──────── DATASET CONTENT
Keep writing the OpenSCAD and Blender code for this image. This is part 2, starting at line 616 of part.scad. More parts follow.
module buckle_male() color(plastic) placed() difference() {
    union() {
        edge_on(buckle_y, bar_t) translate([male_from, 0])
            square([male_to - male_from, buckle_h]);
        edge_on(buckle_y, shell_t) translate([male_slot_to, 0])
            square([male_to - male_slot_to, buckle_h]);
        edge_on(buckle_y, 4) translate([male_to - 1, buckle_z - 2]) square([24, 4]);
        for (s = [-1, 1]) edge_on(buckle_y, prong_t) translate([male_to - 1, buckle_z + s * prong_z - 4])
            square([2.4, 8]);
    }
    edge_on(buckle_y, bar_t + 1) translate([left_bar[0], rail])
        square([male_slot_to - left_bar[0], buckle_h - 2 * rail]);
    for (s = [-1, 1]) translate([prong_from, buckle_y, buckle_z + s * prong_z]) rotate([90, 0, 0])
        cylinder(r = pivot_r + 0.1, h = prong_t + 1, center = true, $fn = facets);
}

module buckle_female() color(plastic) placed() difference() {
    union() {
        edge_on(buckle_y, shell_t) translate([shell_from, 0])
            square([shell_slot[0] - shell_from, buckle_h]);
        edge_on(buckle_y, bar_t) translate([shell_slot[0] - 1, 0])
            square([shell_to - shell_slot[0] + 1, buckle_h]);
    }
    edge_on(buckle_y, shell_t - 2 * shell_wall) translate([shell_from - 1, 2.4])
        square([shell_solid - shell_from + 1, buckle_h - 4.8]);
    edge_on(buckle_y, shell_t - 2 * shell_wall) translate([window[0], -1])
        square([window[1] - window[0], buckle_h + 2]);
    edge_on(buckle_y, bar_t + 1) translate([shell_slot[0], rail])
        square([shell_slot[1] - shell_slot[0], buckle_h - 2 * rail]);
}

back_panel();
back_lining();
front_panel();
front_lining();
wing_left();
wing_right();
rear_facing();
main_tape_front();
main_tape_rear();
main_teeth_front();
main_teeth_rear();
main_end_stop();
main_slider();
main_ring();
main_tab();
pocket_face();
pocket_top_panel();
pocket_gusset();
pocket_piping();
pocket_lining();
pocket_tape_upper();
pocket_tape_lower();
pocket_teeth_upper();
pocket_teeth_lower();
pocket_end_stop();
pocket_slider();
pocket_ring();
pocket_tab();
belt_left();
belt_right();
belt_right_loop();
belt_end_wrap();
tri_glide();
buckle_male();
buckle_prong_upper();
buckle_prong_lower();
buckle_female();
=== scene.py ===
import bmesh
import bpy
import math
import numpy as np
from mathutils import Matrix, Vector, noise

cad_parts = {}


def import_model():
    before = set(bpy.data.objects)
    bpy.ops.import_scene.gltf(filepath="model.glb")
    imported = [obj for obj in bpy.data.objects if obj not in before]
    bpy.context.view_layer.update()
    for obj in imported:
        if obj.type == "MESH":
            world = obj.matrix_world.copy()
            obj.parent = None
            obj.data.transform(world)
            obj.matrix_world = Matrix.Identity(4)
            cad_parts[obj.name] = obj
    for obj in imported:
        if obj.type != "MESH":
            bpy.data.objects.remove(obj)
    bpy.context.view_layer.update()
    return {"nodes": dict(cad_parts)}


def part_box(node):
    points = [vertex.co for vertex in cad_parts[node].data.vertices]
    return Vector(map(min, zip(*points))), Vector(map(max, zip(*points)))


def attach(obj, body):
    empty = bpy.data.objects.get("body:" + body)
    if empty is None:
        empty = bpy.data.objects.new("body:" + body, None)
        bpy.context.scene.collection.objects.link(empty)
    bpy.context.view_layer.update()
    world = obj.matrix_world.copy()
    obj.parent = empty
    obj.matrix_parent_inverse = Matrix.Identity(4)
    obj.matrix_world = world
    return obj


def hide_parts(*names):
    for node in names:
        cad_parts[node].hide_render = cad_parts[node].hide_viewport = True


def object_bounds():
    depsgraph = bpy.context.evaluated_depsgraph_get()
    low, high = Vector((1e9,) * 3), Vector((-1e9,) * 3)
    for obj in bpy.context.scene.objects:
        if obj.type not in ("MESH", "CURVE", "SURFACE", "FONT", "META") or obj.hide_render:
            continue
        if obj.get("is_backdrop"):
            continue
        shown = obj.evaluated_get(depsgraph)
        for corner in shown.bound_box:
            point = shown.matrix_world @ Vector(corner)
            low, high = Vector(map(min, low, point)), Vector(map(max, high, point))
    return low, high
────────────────
──────── DATASET CONTENT
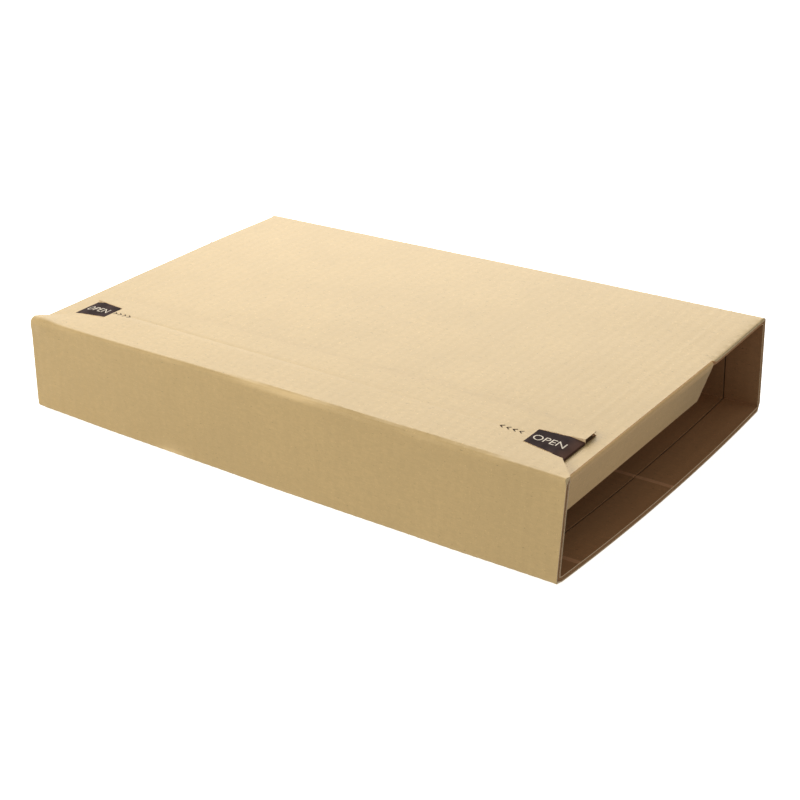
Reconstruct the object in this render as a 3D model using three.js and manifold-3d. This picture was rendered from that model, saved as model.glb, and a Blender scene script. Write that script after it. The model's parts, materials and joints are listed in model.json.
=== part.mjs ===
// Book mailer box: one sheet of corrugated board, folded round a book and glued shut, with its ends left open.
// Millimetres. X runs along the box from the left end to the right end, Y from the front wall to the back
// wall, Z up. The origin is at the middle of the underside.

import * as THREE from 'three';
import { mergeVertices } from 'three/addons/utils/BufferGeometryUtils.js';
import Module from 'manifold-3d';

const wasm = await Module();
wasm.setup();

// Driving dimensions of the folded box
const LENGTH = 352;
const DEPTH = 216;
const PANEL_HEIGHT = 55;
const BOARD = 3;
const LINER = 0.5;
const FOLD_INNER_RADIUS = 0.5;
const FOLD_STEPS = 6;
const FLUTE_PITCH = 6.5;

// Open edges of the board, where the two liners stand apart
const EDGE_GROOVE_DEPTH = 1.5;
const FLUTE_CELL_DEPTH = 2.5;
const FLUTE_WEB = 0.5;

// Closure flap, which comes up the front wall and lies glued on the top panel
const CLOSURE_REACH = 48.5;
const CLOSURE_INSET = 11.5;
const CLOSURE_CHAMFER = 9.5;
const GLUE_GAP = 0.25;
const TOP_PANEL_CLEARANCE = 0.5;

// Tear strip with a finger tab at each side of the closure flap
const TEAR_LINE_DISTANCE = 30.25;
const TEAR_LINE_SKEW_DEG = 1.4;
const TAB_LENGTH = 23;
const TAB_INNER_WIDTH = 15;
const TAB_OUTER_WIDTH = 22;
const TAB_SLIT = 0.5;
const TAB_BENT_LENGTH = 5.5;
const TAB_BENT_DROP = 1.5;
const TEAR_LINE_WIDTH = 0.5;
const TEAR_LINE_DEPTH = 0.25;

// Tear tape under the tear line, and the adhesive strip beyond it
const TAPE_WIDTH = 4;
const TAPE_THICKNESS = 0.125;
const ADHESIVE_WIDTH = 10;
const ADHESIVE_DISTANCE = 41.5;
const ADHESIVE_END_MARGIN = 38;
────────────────
──────── DATASET CONTENT
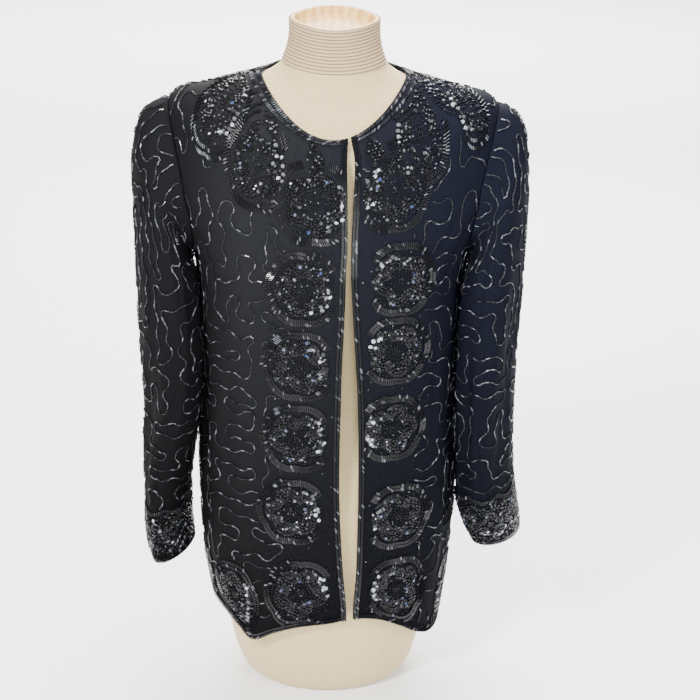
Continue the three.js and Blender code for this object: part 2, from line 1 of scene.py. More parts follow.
────────────────
WHAT YOU WILL DO -
Within the listing above, give again exactly every line from the line with "back_panel();" through the line with "obj.parent = None", both included, and no other line.

RESULT -
back_panel();
back_lining();
front_panel();
front_lining();
wing_left();
wing_right();
rear_facing();
main_tape_front();
main_tape_rear();
main_teeth_front();
main_teeth_rear();
main_end_stop();
main_slider();
main_ring();
main_tab();
pocket_face();
pocket_top_panel();
pocket_gusset();
pocket_piping();
pocket_lining();
pocket_tape_upper();
pocket_tape_lower();
pocket_teeth_upper();
pocket_teeth_lower();
pocket_end_stop();
pocket_slider();
pocket_ring();
pocket_tab();
belt_left();
belt_right();
belt_right_loop();
belt_end_wrap();
tri_glide();
buckle_male();
buckle_prong_upper();
buckle_prong_lower();
buckle_female();
=== scene.py ===
import bmesh
import bpy
import math
import numpy as np
from mathutils import Matrix, Vector, noise

cad_parts = {}


def import_model():
    before = set(bpy.data.objects)
    bpy.ops.import_scene.gltf(filepath="model.glb")
    imported = [obj for obj in bpy.data.objects if obj not in before]
    bpy.context.view_layer.update()
    for obj in imported:
        if obj.type == "MESH":
            world = obj.matrix_world.copy()
            obj.parent = None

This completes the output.